§ EXERCISE AIM: Quote the full listing word for word.

§ RECORDED INFORMATION:
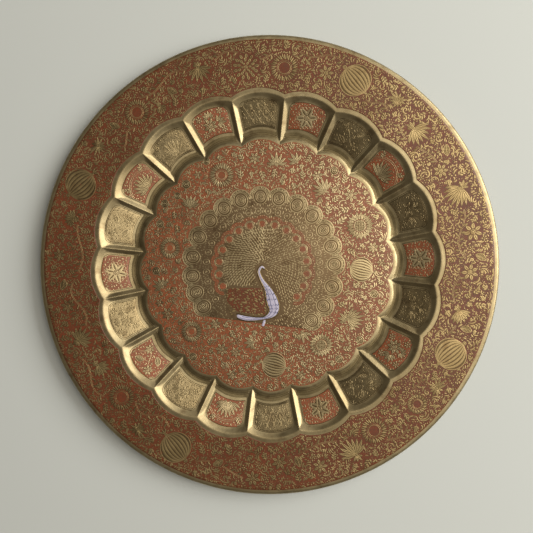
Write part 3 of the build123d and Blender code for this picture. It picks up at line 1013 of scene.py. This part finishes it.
def in_rim(x, y):
    far, local = sector_frame(x, y)
    return (beyond(LIP_OUTER, far, local) > 0.45) & (far < FIELD_OUTER - 0.45)


def chase_rim():
    rim = Stretch("rim", in_rim, LIP_OUTER[1], FIELD_OUTER)
    for angle, far in RIM_MELONS:
        place = Place(far, angle, -26)
        rim.set(melon, place, 12.9)
        rim.ground.claim(place.put(np.array([13.0, 15.0, -13.0])), 2.3)
    for angle, far in RIM_STARS:
        place = Place(far, angle)
        rim.set(starburst, place, 6.0)
        rim.ground.claim(place.put(-7.0), 2.2)
    for angle, far, size in RIM_WREATHS:
        rim.set(wreath, Place(far, angle, 0, size), 11.3 * size)
    for angle, far, first, last, count, length in RIM_FANS:
        place = Place(far, angle)
        ink = rim.ink_at(place.spot)
        middle = (first + last) / 2
        fan_of_petals(ink, place, first, last, count, length, 2.3)
        fan_of_petals(ink, place, middle + 128, middle + 232, 4, length * 0.42, 1.6)
        disc(ink, place, 0, 1.2)
        rim.ground.claim(place.spot, length * 0.42)
        rim.claim_fan(place, first, last, count, length, 0.2, 1.3)
    rim.set(rosette, Place(RIM_ROSE[1], RIM_ROSE[0]), 10.6)
    for angle, far, size in RIM_DAISIES:
        rim.set(daisy, Place(far, angle, 0, size), 6.0 * size)
    for angle, far, turn in RIM_STRIPED:
        place = Place(far, angle, turn)
        striped_leaf(rim.ink_at(place.spot), place)
        rim.ground.claim(place.put(np.linspace(-3, 3, 7) * 1j), 2.6)
    for start, stop, middle, sway in VINES:
        vine(rim.ink_at(polar(150, (start + stop) / 2)), rim.ground, start, stop, middle, sway)
    rim.scatter(500, 3.6, leaf_spray)
    rim.scatter(400, 3.0, lambda ink, place: bud(ink, place, 4.2, 2.6))
    rim.scatter(300, 2.3, lambda ink, place: daisy(ink, place, 5, 2.3, 0.6))
    rim.finish(swirl_field(9.0, 11), 5, pitch=0.86, half=0.50, length=(4.0, 13.0), edging=0.2)


# ---------------- the medallion

# Large motifs by place: x, y, size
MEDALLION_MELONS = ((74.0, -3.0, 0.76), (6.0, -78.0, 0.80))
MEDALLION_WREATHS = ((-35.0, 71.0, 0.95), (-59.0, -52.0, 0.82), (-76.0, 14.0, 0.82))
MEDALLION_SUNFLOWERS = ((73.0, 31.0, 1.05), (43.0, -62.0, 0.92))
MEDALLION_FANS = ((63, -42, 60, -50, 8, 13.0), (63, -42, 200, 110, 4, 8.0), (-60, 46, 150, 20, 7, 10.0),
                  (46, 58, 200, 60, 7, 11.0), (8, 79, 170, 10, 7, 9.5), (24, 81, 190, 60, 5, 8.0),
                  (-10, -60, 250, 120, 5, 8.0), (-82, -17, 200, 60, 6, 9.0), (28, -52, -20, -110, 4, 9.0))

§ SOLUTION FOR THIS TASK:
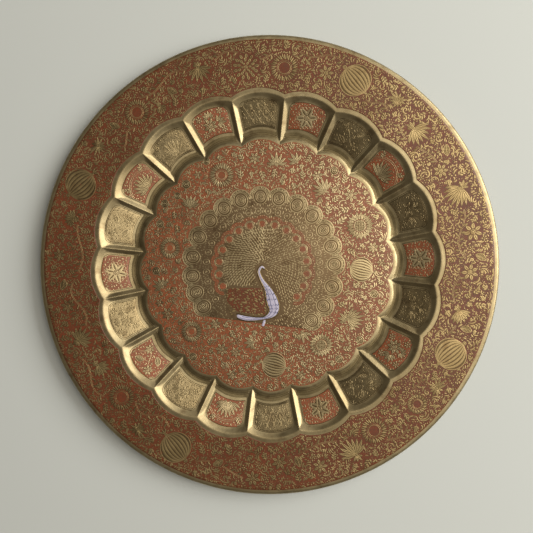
Write part 3 of the build123d and Blender code for this picture. It picks up at line 1013 of scene.py. This part finishes it.
def in_rim(x, y):
    far, local = sector_frame(x, y)
    return (beyond(LIP_OUTER, far, local) > 0.45) & (far < FIELD_OUTER - 0.45)


def chase_rim():
    rim = Stretch("rim", in_rim, LIP_OUTER[1], FIELD_OUTER)
    for angle, far in RIM_MELONS:
        place = Place(far, angle, -26)
        rim.set(melon, place, 12.9)
        rim.ground.claim(place.put(np.array([13.0, 15.0, -13.0])), 2.3)
    for angle, far in RIM_STARS:
        place = Place(far, angle)
        rim.set(starburst, place, 6.0)
        rim.ground.claim(place.put(-7.0), 2.2)
    for angle, far, size in RIM_WREATHS:
        rim.set(wreath, Place(far, angle, 0, size), 11.3 * size)
    for angle, far, first, last, count, length in RIM_FANS:
        place = Place(far, angle)
        ink = rim.ink_at(place.spot)
        middle = (first + last) / 2
        fan_of_petals(ink, place, first, last, count, length, 2.3)
        fan_of_petals(ink, place, middle + 128, middle + 232, 4, length * 0.42, 1.6)
        disc(ink, place, 0, 1.2)
        rim.ground.claim(place.spot, length * 0.42)
        rim.claim_fan(place, first, last, count, length, 0.2, 1.3)
    rim.set(rosette, Place(RIM_ROSE[1], RIM_ROSE[0]), 10.6)
    for angle, far, size in RIM_DAISIES:
        rim.set(daisy, Place(far, angle, 0, size), 6.0 * size)
    for angle, far, turn in RIM_STRIPED:
        place = Place(far, angle, turn)
        striped_leaf(rim.ink_at(place.spot), place)
        rim.ground.claim(place.put(np.linspace(-3, 3, 7) * 1j), 2.6)
    for start, stop, middle, sway in VINES:
        vine(rim.ink_at(polar(150, (start + stop) / 2)), rim.ground, start, stop, middle, sway)
    rim.scatter(500, 3.6, leaf_spray)
    rim.scatter(400, 3.0, lambda ink, place: bud(ink, place, 4.2, 2.6))
    rim.scatter(300, 2.3, lambda ink, place: daisy(ink, place, 5, 2.3, 0.6))
    rim.finish(swirl_field(9.0, 11), 5, pitch=0.86, half=0.50, length=(4.0, 13.0), edging=0.2)


# ---------------- the medallion

# Large motifs by place: x, y, size
MEDALLION_MELONS = ((74.0, -3.0, 0.76), (6.0, -78.0, 0.80))
MEDALLION_WREATHS = ((-35.0, 71.0, 0.95), (-59.0, -52.0, 0.82), (-76.0, 14.0, 0.82))
MEDALLION_SUNFLOWERS = ((73.0, 31.0, 1.05), (43.0, -62.0, 0.92))
MEDALLION_FANS = ((63, -42, 60, -50, 8, 13.0), (63, -42, 200, 110, 4, 8.0), (-60, 46, 150, 20, 7, 10.0),
                  (46, 58, 200, 60, 7, 11.0), (8, 79, 170, 10, 7, 9.5), (24, 81, 190, 60, 5, 8.0),
                  (-10, -60, 250, 120, 5, 8.0), (-82, -17, 200, 60, 6, 9.0), (28, -52, -20, -110, 4, 9.0))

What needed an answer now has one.